- Starring: Laurie Taylor
- Country of origin: United Kingdom
- No. of series: 3
- No. of episodes: 20+

Production
- Executive producer: Victor Lewis-Smith
- Running time: 60mins (inc. adverts)
- Production company: Associated-Rediffusion

Original release
- Network: Sky Arts HD
- Release: 2010

= In Confidence =

In Confidence is a British television series presented by Laurie Taylor and executive produced by Victor Lewis-Smith, in which a one-on-one in depth interview with a public figure takes place over the course of about an hour. The object of the interview is to try to determine who the subject really is and how they think.

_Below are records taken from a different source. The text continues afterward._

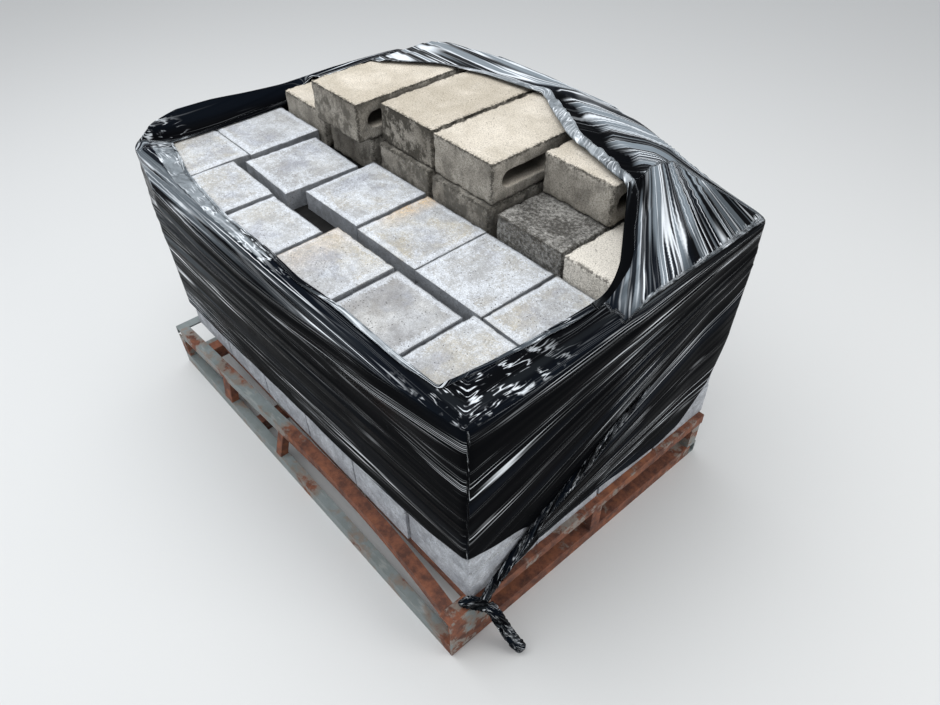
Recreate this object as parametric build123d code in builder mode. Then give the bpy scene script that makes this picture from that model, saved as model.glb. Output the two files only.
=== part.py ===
from build123d import *
import math
import os

# A pallet of concrete pavers, in millimetres. The origin is on the floor under the middle of
# the steel pallet, +X runs along its long side, +Y from the front row to the back, +Z is up.

os.makedirs("parts", exist_ok=True)

# Clearances
REST_GAP = 0.3  # left between pieces that only rest beside each other
WELD_GAP = 0.3  # left at the butt of two welded bars

# Steel pallet
PALLET_LENGTH = 1260.0
PALLET_WIDTH = 880.0
PALLET_HEIGHT = 140.0
STEEL_WALL = 4.0
TOP_RAIL_LEG = 30.0  # both legs of the angle bars along the long sides
BOTTOM_RAIL_HEIGHT = 38.0
BOTTOM_RAIL_FLANGE = 25.0
BOTTOM_RAIL_INSET = 3.0  # the lower long rails stand this far inside the upper ones
LEFT_END_WIDTH = 29.0
LEFT_END_DEPTH = 25.0
LEFT_END_OVERHANG = 3.0
RIGHT_END_WIDTH = 34.0
RIGHT_END_DEPTH = 30.0
BOTTOM_END_WIDTH = 30.0
CROSS_BAR_INSET = 136.0  # from the pallet's left end
CROSS_BAR_WIDTH = 32.0
CROSS_BAR_DEPTH = 39.0
DECK_BAR_WIDTH = 50.0
DECK_BAR_DEPTH = 25.0
FRONT_DECK_BAR_INSET = 31.0  # from the front row's face to the middle of the first deck bar
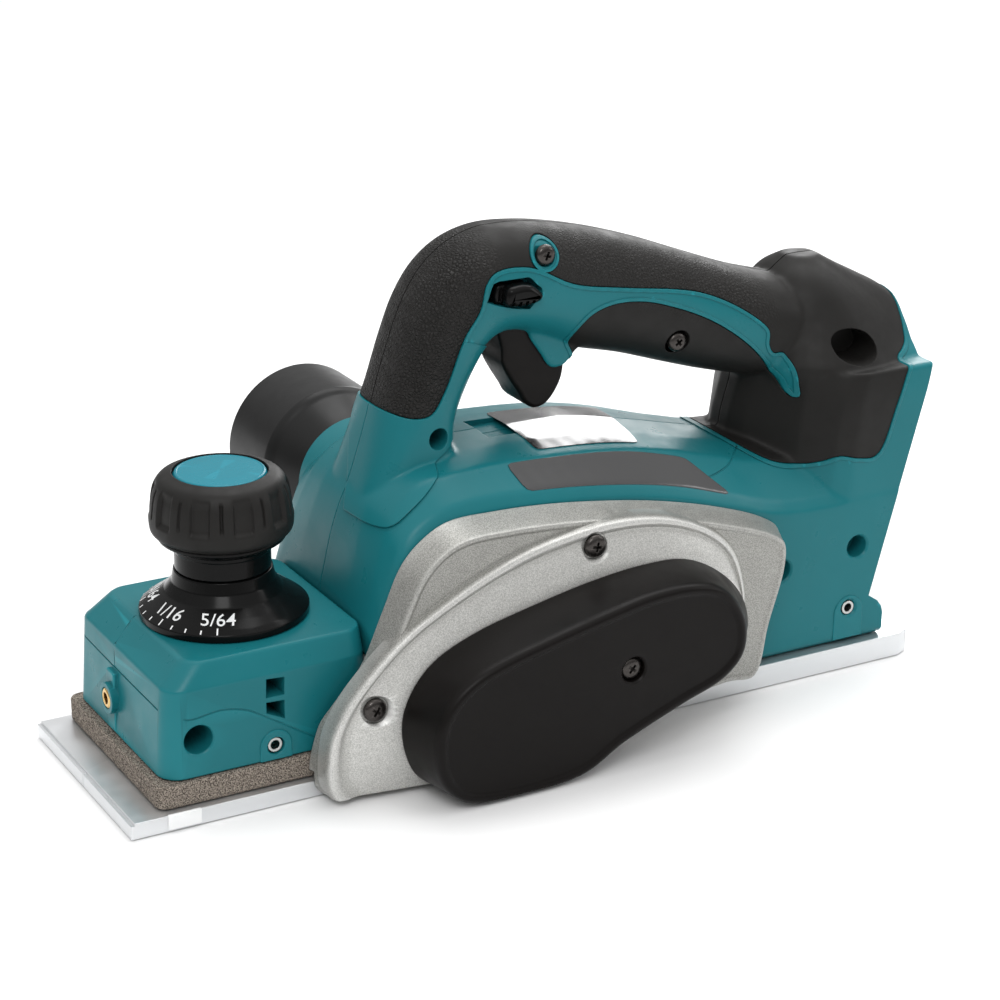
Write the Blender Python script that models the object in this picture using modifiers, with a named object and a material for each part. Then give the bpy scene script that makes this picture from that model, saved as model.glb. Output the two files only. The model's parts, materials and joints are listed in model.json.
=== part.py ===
"""A cordless hand planer, modelled as the pieces it comes apart into.

Sizes and places are in millimetres: X runs rearwards from the leading edge of the front base,
Y is measured from the centre plane (the belt side is -Y) and Z from the sole. to_world() turns
them into metres about the middle of the rear base's sole, which is the origin.
"""

import math

import bmesh
import bpy
from mathutils import Matrix, Vector

MM = 0.001
ORIGIN_X = 211.0
GAP = 0.3
AXIS_TURN = {
    "X": Matrix.Rotation(math.pi / 2, 4, "Y"),
    "Y": Matrix.Rotation(-math.pi / 2, 4, "X"),
    "Z": Matrix.Identity(4),
}

# Soles
BASE_HALF_WIDTH = 41.0
FRONT_BASE_THICKNESS = 5.5
REAR_BASE_THICKNESS = 8.5
FRONT_BASE_END = 100.5
REAR_BASE_START = 125.5
REAR_BASE_END = 297.0
DEPTH_TRAVEL = 1.984

# Cutter and motor
CUTTER_X = 115.0
CUTTER_Z = 27.7
CUTTING_RADIUS = 27.7
DRUM_RADIUS = 25.5
DRUM_HALF_LENGTH = 41.0
HOOD_INNER = 29.5
HOOD_OUTER = 33.0
MOTOR_X = 180.0
MOTOR_Z = 42.0
CAN_RADIUS = 23.5
DRUM_PULLEY_PITCH = 15.0
MOTOR_PULLEY_PITCH = 11.0
BELT_NEAR = -65.5
BELT_FAR = -57.5

# Depth knob and front block
KNOB_X = 50.4
DIAL_RADIUS = 27.2
DIAL_BASE = 51.3
BLOCK_FRONT = 13.2
BLOCK_REAR = 84.0
BLOCK_HALF_WIDTH = 37.75
BLOCK_OFFSET = 0.75
BLOCK_BOTTOM = 14.0
BLOCK_TOP = 51.0

# Housing
HALF_SPLIT = 0.15
BODY_HALF_WIDTH = 38.5
BODY_BOTTOM = 8.8
RUBBER = 2.0
BODY_WALL = 2.8
HANDLE_WALL = 4.8
BAY_LEAN = 0.275
BAY_X = 281.0
BAY_Z = 37.0
BAY_DEPTH = 8.0
HEEL_END = 284.0
HEEL_TOP = 24.5
BAY_HALF_WIDTH = 30.0
BAY_LIP_HALF_WIDTH = 26.5

# Side frame and belt cover, as layers away from the centre plane
FRAME_BACK = -38.9
FRAME_FACE = -49.0
FRAME_RIDGE = -54.0
FRAME_BOTTOM = 2.0
TRAY_FLOOR = -50.5
COVER_BACK = -54.3
COVER_FACE = -73.0

# Controls
TRIGGER_PIVOT = (150.0, 137.0)
TRIGGER_HALF_WIDTH = 8.2
PIN_RADIUS = 1.6
FOOT_PIVOT = (266.0, 4.6)

# Chip outlet
NOZZLE_X = 119.3
NOZZLE_Z = 69.8
NOZZLE_END = 90.0
NOZZLE_RADIUS = 27.0

# x, top of the flat side, shoulder half width, shoulder height, crown height
BODY_SECTIONS = [
    (84.4, 43.0, 33.0, 49.0, 54.0),
    (90.0, 60.0, 30.0, 69.0, 76.0),
    (96.0, 74.0, 28.0, 83.0, 88.0),
    (106.0, 81.0, 27.0, 92.0, 95.0),
    (120.0, 84.0, 27.0, 94.5, 97.0),
    (150.0, 83.0, 27.0, 94.5, 97.0),
    (180.0, 79.0, 27.0, 92.0, 95.0),
    (200.0, 74.5, 26.0, 88.0, 91.0),
    (220.0, 68.0, 25.0, 82.0, 86.0),
    (240.0, 62.0, 25.0, 77.0, 82.0),
    (300.0, 62.0, 25.0, 77.0, 82.0),
]

# outer x and z, inner x and z, half width, from the pedestal's foot over the loop
HANDLE_RINGS = [
    (85.0, 56.0, 130.0, 56.0, 19.0),
    (91.0, 76.0, 129.0, 76.0, 19.0),
    (97.0, 92.0, 127.0, 93.0, 18.5),
    (101.5, 106.0, 128.0, 106.0, 18.0),
    (104.5, 117.0, 132.0, 114.0, 17.5),
    (109.0, 131.0, 137.0, 123.0, 17.5),
    (114.5, 145.0, 141.5, 128.5, 17.5),
    (121.5, 155.5, 146.5, 131.0, 17.5),
    (131.0, 162.5, 152.0, 131.0, 18.0),
    (143.0, 166.0, 158.0, 129.0, 18.0),
    (158.0, 165.5, 164.0, 126.5, 18.0),
    (177.0, 162.0, 173.0, 122.0, 18.0),
    (199.0, 155.5, 192.0, 117.0, 18.0),
    (220.0, 147.5, 210.0, 111.0, 18.0),
    (240.0, 140.0, 226.0, 106.0, 19.0),
    (257.0, 135.0, 242.0, 102.0, 20.0),
    (272.0, 130.0, 258.0, 99.0, 20.0),
]

# z, nose x, nose half width, waist x and half width, start of the straight side, half width
COLUMN_RINGS = [
    (40.0, 228.0, 12.0, 247.0, 27.0, 264.0, 38.2),
    (62.0, 231.0, 12.0, 249.0, 27.0, 265.0, 38.2),
    (76.0, 234.4, 11.0, 251.0, 27.0, 266.0, 38.2),
    (88.0, 235.2, 10.5, 252.0, 27.0, 267.0, 38.2),
    (98.0, 238.6, 10.5, 253.5, 27.0, 269.0, 38.2),
    (106.5, 243.0, 11.0, 255.0, 26.0, 272.0, 37.5),
]

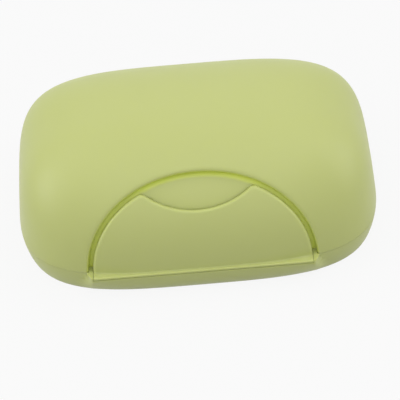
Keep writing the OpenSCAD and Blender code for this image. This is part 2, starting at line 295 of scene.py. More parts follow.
@dataclass(frozen=True)
class BodyForm:
    """The soft outer form that both shells and the flap share."""

    half_w: float = 56
    half_d: float = 41
    height: float = 42
    seam: float = 8.6
    plan_square: float = 3.6
    lean: float = 3
    crown_x: float = 3.5
    wall_x: float = 4.2
    crown_y: float = 2.4
    wall_y: float = 2.3
    base_lean: float = 2.4
    base_round: float = 1.4
    wall: float = 1.8
    around: int = 240
    search: float = 20.0
    top_ring: float = 88.8
    ring_crowd: float = 0.8
    close_at: tuple[float, ...] = ()
    close_by: float = 0.8
    close_over: float = 0.11

    def outline(self) -> np.ndarray:
        """Points of the unit outline seen from above, counter-clockwise."""
        a = np.arange(self.around) * math.tau / self.around
        for bend in self.close_at:
            a = a - self.close_by * np.exp(-((a - bend) / self.close_over) ** 2) * (a - bend)
        c, s = np.cos(a), np.sin(a)
        k = (abs(c) ** self.plan_square + abs(s) ** self.plan_square) ** (-1 / self.plan_square)
        return np.stack([c * k, s * k], -1)

    def ring(self, half_x: float, half_y: float, z: float) -> np.ndarray:
        """One loop of the outline at a height."""
        p = self.outline()
        return np.column_stack([p[:, 0] * half_x, p[:, 1] * half_y, np.full(len(p), z)])

    def lid_half(self, share: np.ndarray, inset: float) -> tuple[np.ndarray, np.ndarray]:
        """Half width and half depth of the lid at a share of its height.

        Args:
            share: 0 at the parting line, 1 at the top.
            inset: How far inside the outer surface, in mm.

        Returns:
            Half width and half depth in mm.
        """
        u = np.clip(share, 0, 1)
        x = (self.half_w - inset - self.lean * u) * (1 - u ** self.wall_x) ** (1 / self.crown_x)
        y = (self.half_d - inset - self.lean * u) * (1 - u ** self.wall_y) ** (1 / self.crown_y)
        return x, y

    def dome(self, name: str, inset: float, low: float, steps: int = 56) -> bpy.types.Object:
        """Makes the solid inside the lid's surface.

        Args:
            name: Name of the piece.
            inset: How far inside the outer surface, in mm.
            low: Height of its flat underside.
            steps: Number of rings.
        """
        top = self.height - inset
        rows = []
        for a in np.linspace(self.top_ring, 0, steps):
            share = math.sin(math.radians(a)) ** self.ring_crowd
            z = self.seam + share * (top - self.seam)
            if z > low + LEAST_STEP:
                rows.append(self.ring(*self.lid_half(share, inset), z))
        rows.append(self.ring(*self.lid_half((low - self.seam) / (top - self.seam), inset), low))
        return formed_ball(name, np.array(rows), (0, 0, top), (0, 0, low))

    def tub(self, name: str, inset: float, heights: Sequence[float],
            shape: Callable[[np.ndarray], np.ndarray] = lambda ring: ring) -> bpy.types.Object:
        """Makes the solid inside the base's surface.

        Args:
            name: Name of the piece.
            inset: How far inside the outer surface, in mm.
            heights: Heights of its rings, lowest first.
            shape: Changes each ring before it is used.
        """
        rows = []
        for z in heights[::-1]:
            v = min(max((self.seam - z) / self.seam, 0), 1)
            side = self.base_lean * (1 - (1 - v ** self.base_round) ** (1 / self.base_round))
            rows.append(shape(self.ring(self.half_w - inset - side, self.half_d - inset - side, z)))
        return formed_ball(name, np.array(rows), (0, 0, heights[-1]), (0, 0, heights[0]))

    def on_lid(self, flat: np.ndarray, tilt: float, inset: float = 0) -> np.ndarray:
        """Runs points of the tilted recess plane back on to the lid's surface.

        Args:
            flat: Points across and up the recess plane, in mm, as n x 2.
            tilt: Tilt of that plane in degrees.
            inset: How far inside the outer surface they land, in mm.

        Returns:
            Points in space in mm, as n x 3.
        """
        s, c = math.sin(math.radians(tilt)), math.cos(math.radians(tilt))
        x, rise = flat[:, 0], flat[:, 1]
        near, far = np.full(len(x), -self.search), np.full(len(x), self.search)
        for _ in range(HALVINGS):
            mid = (near + far) / 2
            y = -self.half_d + rise * s + mid * c
            z = self.seam + rise * c - mid * s
            hx, hy = self.lid_half((z - self.seam) / (self.height - inset - self.seam), inset)
            hx, hy = np.maximum(hx, 1e-6), np.maximum(hy, 1e-6)
            inside = (abs(x) / hx) ** self.plan_square + (abs(y) / hy) ** self.plan_square < 1
            inside &= z < self.height - inset
            far = np.where(inside, mid, far)
            near = np.where(inside, near, mid)
        return np.stack([x, -self.half_d + rise * s + far * c, self.seam + rise * c - far * s], -1)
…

The show airs on Sky Arts in the UK.

==Series 1==

This series included ten episodes, in which Professor Taylor interviews Damien Hirst, Richard Dawkins, Jonathan Miller, Ann Widdecombe, Tom Baker, Will Self, David Starkey, Kathy Burke, Martin Rowson and Lily Allen.

==Series 2==

The subjects of this series include Sheila Hancock, Mike Leigh, Shirley Williams, André Previn, Peter Hitchens, Christopher Hitchens, Tracey Emin, Cleo Laine, Peter Maxwell Davies, Danny Baker, Stephen Fry and Jackie Mason.

==Series 3==

A third series of ten episodes began transmission on Sky Arts in March 2012.

The interviews included Keith Allen, Nigel Kennedy, Ann Leslie, Uri Geller, and Michael Winner.

== Series 4 ==
A fourth series of ten episodes ran in 2013.

== Series 5 ==
A fifth series of 19 episodes ran in 2014.